I think we should be posing and discussing these questions.

How much of what the Haskell platform does is specific to it being the Haskell Platform? How much of it could apply to any collection of packages that are developed independently, but have a community of people that want to use them together?

What features for Hackage might be requested by the Haskell Platform? Can they be generalized to various different communities or package collections?

A proposal might look something like this: in addition to packages, Hackage could track aggregates, which just have a name, description, version, and a collection of other tools and libraries (or other aggregates?) of specific version numbers. Perhaps, as in the case of the Haskell Platform, library authors would need to propose their packages to various aggregates…. perhaps one could let the aggregate owner decide that kind of policy. Many of the part 1 features might be applied here as well.
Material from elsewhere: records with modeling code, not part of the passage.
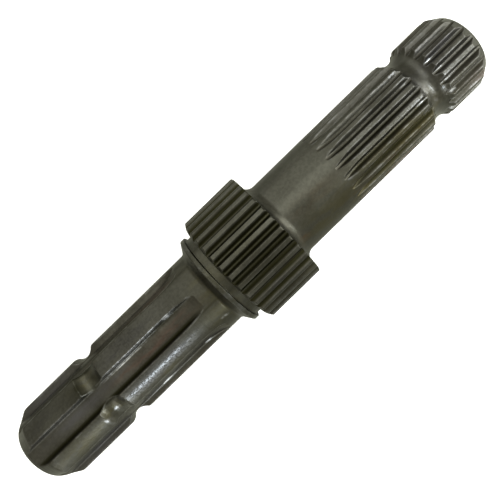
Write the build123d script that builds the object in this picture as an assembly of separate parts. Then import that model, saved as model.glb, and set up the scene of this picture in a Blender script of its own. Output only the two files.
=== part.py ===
import os
from math import acos, atan2, cos, degrees, pi, radians, sin, sqrt, tan

from build123d import *

# Reversible stub shaft of a tractor power take-off, forged and turned in one piece.
# X runs along the axis towards the 21-spline end, Z is up, and the origin is on the
# axis in the middle of the toothed collar, which is also the middle of the length.
shaft_length = 234.0

# Six straight-sided splines at the -X end
six_count = 6
six_major_diameter = 34.79
six_minor_diameter = 29.65
six_tooth_width = 8.58
six_full_depth_length = 76.5
six_groove_from_end = 38.0
six_chamfer_length = 6.1
six_chamfer_angle = 30.0

# Twenty-one involute splines at the +X end
fine_count = 21
fine_pitch_diameter = 33.3375
fine_major_diameter = 34.87
fine_minor_diameter = 31.19
fine_tooth_thickness = 2.494
fine_full_depth_length = 63.0
fine_groove_from_end = 25.5
fine_chamfer_length = 4.5
fine_chamfer_angle = 32.0

# Toothed collar in the middle, 33 involute teeth of module 1.5
collar_count = 33
collar_pitch_diameter = 49.5
collar_tip_diameter = 51.7
collar_root_diameter = 48.6
collar_tooth_thickness = 2.85
collar_length = 27.2
collar_bevel_length = 1.1
collar_bevel_height = 1.7
collar_edge_chamfer = 0.5

# Flange and retaining ring groove on the six-spline side of the collar
ring_groove_width = 3.6
ring_groove_diameter = 41.1
flange_diameter = 43.8
flange_width = 1.8
flange_cone_length = 3.0
flange_cone_fillet = 2.0

# Fillet from the collar's other face into the plain journal
journal_fillet = 4.0

# Ring grooves that the locking balls of the implement's yoke drop into
lock_groove_radius = 6.8
lock_groove_diameter = 29.4

# Rounded runout that the spline hob leaves at the inner end of each gap
hob_radius = 32.0
pressure_angle = 30.0

# Centre-drilled holes in both end faces
centre_pilot_diameter = 5.0
centre_pilot_depth = 9.0
centre_cone_diameter = 10.6
centre_cone_angle = 60.0

# Angle about X of one gap of each toothed length, measured from +Z towards -Y
six_gap_angle = 6.5
fine_gap_angle = 8.85
collar_gap_angle = 180.0

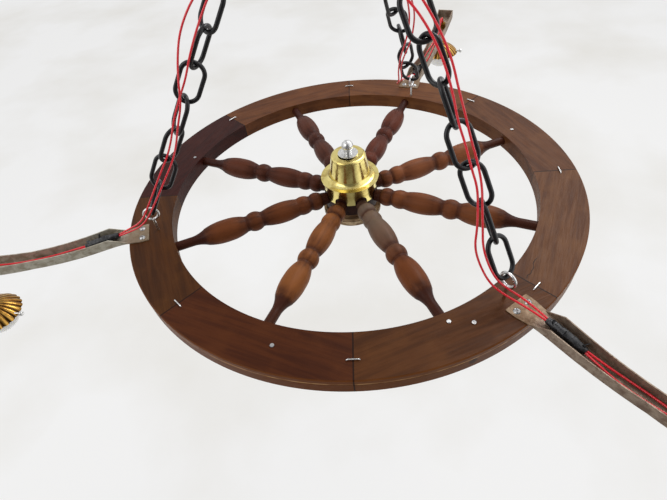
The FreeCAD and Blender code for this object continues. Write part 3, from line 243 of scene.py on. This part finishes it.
# Outline of a loose end, as (share of its reach, share of its width) from its root to its tip.
FLAP_OUTLINE = ((-0.5, 1.0), (0.35, 0.9), (0.75, 0.5), (1.0, 0.12))
# Half the distance between a loose end's two faces, as a share of the splice's half length.
FLAP_HALF_THICK = 0.006


def spindle_radius(u):
    """Radius of the splice under the tape's own relief, for u from -1 to 1 along it."""
    return TAPE_END_R + (TAPE_MIDDLE_R - TAPE_END_R) * (1 - u * u)


def tape_radius(u, angle, seed):
    """Radius of the wound tape: the spindle with a spiral of raised edges and soft lumps."""
    wrap = (u * TAPE_WRAPS / 2 + angle / math.tau) % 1.0
    across = TAPE_LUMPS_ROUND * math.cos(angle)
    over = TAPE_LUMPS_ROUND * math.sin(angle) + seed
    lump = noise.noise(Vector((TAPE_LUMPS_ALONG * u, across, over)))
    return spindle_radius(u) + TAPE_STEP * (0.5 - wrap) + TAPE_LUMP * lump


def add_tape(side, seed, material):
    """The taped splice at an arm's root, with the loose ends that stand away from it."""
    start = on_wheel(TAPE_START[0], ARM_AZIMUTH[side], TAPE_START[1])
    end = on_wheel(TAPE_END[0], ARM_AZIMUTH[side], TAPE_END[1])
    along = (end - start).normalized()
    up = (Vector((0, 0, 1)) - along * along.z).normalized()
    aside = along.cross(up)
    half = (end - start).length / 2
    middle = (start + end) / 2

    def at(u, angle, radius):
        return middle + along * half * u + (up * math.cos(angle) + aside * math.sin(angle)) * radius

    points = []
    faces = []
    for row in range(TAPE_RINGS + 1):
        u = 2 * row / TAPE_RINGS - 1
        for k in range(TAPE_SEGMENTS):
            angle = math.tau * k / TAPE_SEGMENTS
            points.append(at(u, angle, tape_radius(u, angle, seed)))
    for row in range(TAPE_RINGS):
        for k in range(TAPE_SEGMENTS):
            a = row * TAPE_SEGMENTS + k
            b = row * TAPE_SEGMENTS + (k + 1) % TAPE_SEGMENTS
            faces.append((a, b, b + TAPE_SEGMENTS, a + TAPE_SEGMENTS))
    faces.append(tuple(reversed(range(TAPE_SEGMENTS))))
    faces.append(tuple(TAPE_RINGS * TAPE_SEGMENTS + k for k in range(TAPE_SEGMENTS)))
    for u, turn, reach, lean, width in TAPE_FLAPS[side]:
        add_flap(points, faces, at, u, math.radians(turn), reach, lean * reach / half, width)
    mesh = bpy.data.meshes.new("tape_" + side)
    mesh.from_pydata(points, [], faces)
    mesh.update()
    mesh.materials.append(material)
    tape = bpy.data.objects.new("tape_" + side, mesh)
    bpy.context.scene.collection.objects.link(tape)
    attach(tape, "wheel")
    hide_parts("tape_joints")


def add_flap(points, faces, at, u, angle, reach, lean, width):
    """A pointed tongue of tape, thin and closed, that rises off the spindle."""
    first = len(points)
    body = spindle_radius(u)
    for share, narrow in FLAP_OUTLINE:
        spread = width * narrow / (2 * body)
        for thick in (-FLAP_HALF_THICK, FLAP_HALF_THICK):
            for edge in (-1, 1):
                points.append(at(u + lean * share + thick, angle + edge * spread, body + reach * share))
    last = first + 4 * (len(FLAP_OUTLINE) - 1)
    for a in range(first, last, 4):
        faces.append((a, a + 1, a + 5, a + 4))
        faces.append((a + 3, a + 2, a + 6, a + 7))
        faces.append((a + 2, a, a + 4, a + 6))
        faces.append((a + 1, a + 3, a + 7, a + 5))
    faces.append((first + 2, first + 3, first + 1, first))
    faces.append((last, last + 1, last + 3, last + 2))


def add_tapes(material):
    for number, side in enumerate(SIDES):
        add_tape(side, TAPE_SEED_STEP * number, material)


# ---------------------------------------------------------------- node trees
def srgb(red, green, blue):
    """A colour given as it looks on screen, 0 to 255, as the shader's linear colour."""
    def linear(value):
        value /= 255.0
        return value / 12.92 if value <= 0.04045 else ((value + 0.055) / 1.055) ** 2.4
    return (linear(red), linear(green), linear(blue), 1.0)


class Nodes:
    """A node tree, with short calls for the nodes that the finishes and the stage use."""

    def __init__(self, tree):
        self.nodes = tree.nodes
        self.links = tree.links

    def feed(self, node, socket, value):
        """Link an output to a node's input, or set the input's value; None leaves it as it is."""
        if isinstance(value, bpy.types.NodeSocket):
            self.links.new(value, node.inputs[socket])
        elif value is not None:
            node.inputs[socket].default_value = value

    def place(self):
        """Position in the part's own frame; it stays with the piece when the piece moves."""
        return self.nodes.new("ShaderNodeTexCoord").outputs["Object"]

    def local(self, centre, turn, stretch=(1, 1, 1)):
        """Position from a centre, turned so that X points along an azimuth, then stretched."""
        turned = self.nodes.new("ShaderNodeVectorRotate")
        turned.rotation_type = "Z_AXIS"
        self.feed(turned, "Vector", self.vector("SUBTRACT", self.place(), centre))
        self.feed(turned, "Angle", -math.radians(turn))
        return self.vector("MULTIPLY", turned.outputs[0], stretch)

    def split(self, vector):
        node = self.nodes.new("ShaderNodeSeparateXYZ")
        self.links.new(vector, node.inputs[0])
        return list(node.outputs)

    def vector(self, operation, first, second=None, result="Vector"):
        node = self.nodes.new("ShaderNodeVectorMath")
        node.operation = operation
        self.feed(node, 0, first)
        self.feed(node, 1, second)
        return node.outputs[result]

    def math(self, operation, first, second=None):
        node = self.nodes.new("ShaderNodeMath")
        node.operation = operation
        self.feed(node, 0, first)
        self.feed(node, 1, second)
        return node.outputs[0]

    def length(self, first, second):
        """Length of the flat vector with these two parts."""
        squares = [self.math("MULTIPLY", part, part) for part in (first, second)]
        return self.math("SQRT", self.math("ADD", *squares))

    def noise(self, vector, scale, detail=4.0, roughness=0.5, distortion=0.0):
        node = self.nodes.new("ShaderNodeTexNoise")
        self.links.new(vector, node.inputs["Vector"])
        node.inputs["Scale"].default_value = scale
        node.inputs["Detail"].default_value = detail
        node.inputs["Roughness"].default_value = roughness
        node.inputs["Distortion"].default_value = distortion
        return node.outputs["Fac"]

    def between(self, value, low, high, out_low=0.0, out_high=1.0, smooth=True):
        """A value brought from one range to another and clamped."""
        node = self.nodes.new("ShaderNodeMapRange")
        if smooth:
            node.interpolation_type = "SMOOTHSTEP"
        self.feed(node, "Value", value)
        node.inputs["From Min"].default_value = low
        node.inputs["From Max"].default_value = high
        node.inputs["To Min"].default_value = out_low
        node.inputs["To Max"].default_value = out_high
        return node.outputs[0]

    def mix(self, share, first, second):
        """A colour between two others, each an output or a colour on the 0 to 255 scale."""
        node = self.nodes.new("ShaderNodeMix")
        node.data_type = "RGBA"
        self.feed(node, 0, share)
        for socket, colour in ((6, first), (7, second)):
            self.feed(node, socket, srgb(*colour) if isinstance(colour, tuple) else colour)
        return node.outputs[2]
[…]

Or that might be complete bunk, and useless. The point is, perhaps we need to be thinking about how specific subcommunities could do something like the Haskell Platform at the subcommunity level. And that seems like a place where a unified set of tools in Hackage could be a very good thing.

Conclusion

In essence, I think we’re moving the right direction here. The answers people are giving are good ones: that Hackage is going to develop some more social moderation features, but that the Haskell Platform is ultimately the answer to stability. But maybe we ought to be asking, not if Hackage should enforce stability or integration, but rather if it should provide more of the tools for more groups to do so.